Could you copy every line from the material below in which "frame" appears?

* Material provided
========
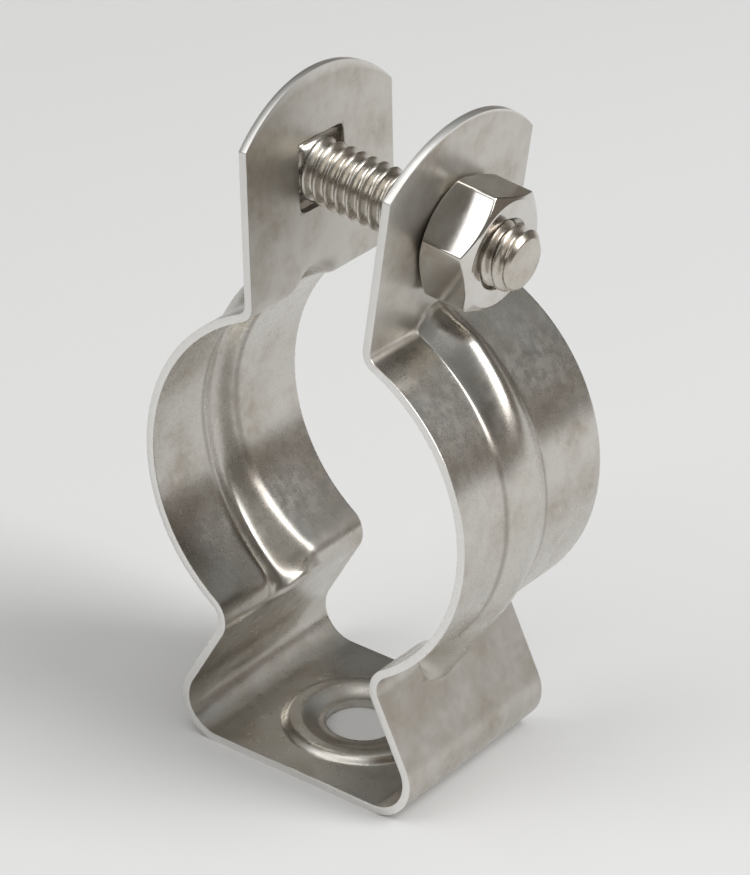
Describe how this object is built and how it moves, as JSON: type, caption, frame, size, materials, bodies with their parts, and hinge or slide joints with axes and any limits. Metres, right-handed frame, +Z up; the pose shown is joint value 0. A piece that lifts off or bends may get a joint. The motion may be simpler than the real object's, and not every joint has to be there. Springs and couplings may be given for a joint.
{
  "type": "conduit hanger",
  "caption": "Folded steel strap that closes round a conduit, with a flat fixing base, ribbed arms, and two ears drawn together by a carriage bolt and a hex nut.",
  "frame": {"origin": "centre of the base's underside, on the axis of its fixing hole", "axes": "+Z up from the base through the conduit's axis to the ears, +Y along the conduit, +X from the bolt's head to its nut"},
  "size_m": [0.0384, 0.0222, 0.0686],
  "materials": {
    "strap_steel": "satin stainless, rolled and pressed, with scuffs",
    "bolt_steel": "satin stainless",
    "nut_steel": "bright stainless"
  },
  "bodies": {
    "strap": {"strap": "strap_steel"},
    "bolt": {"carriage_bolt": "bolt_steel"},
    "nut": {"hex_nut": "nut_steel"}
  },
  "joints": [
    {"name": "bolt_slide", "type": "slide", "parent": "strap", "child": "bolt", "axis": [-0.9949, 0, 0.1011], "range_m": [0, 0.00508]},
    {"name": "nut_turn", "type": "hinge", "parent": "strap", "child": "nut", "pos_m": [0, 0, 0.0578], "axis": [0.9949, 0, -0.1011], "range_deg": [0, 1441]}
  ],
  "couplings": [
    {"joint": "nut_turn", "follows": "bolt_slide", "rad_per_m": 4947.4}
  ]
}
========
* Solution to this problem
Describe how this object is built and how it moves, as JSON: type, caption, frame, size, materials, bodies with their parts, and hinge or slide joints with axes and any limits. Metres, right-handed frame, +Z up; the pose shown is joint value 0. A piece that lifts off or bends may get a joint. The motion may be simpler than the real object's, and not every joint has to be there. Springs and couplings may be given for a joint.
  "frame": {"origin": "centre of the base's underside, on the axis of its fixing hole", "axes": "+Z up from the base through the conduit's axis to the ears, +Y along the conduit, +X from the bolt's head to its nut"},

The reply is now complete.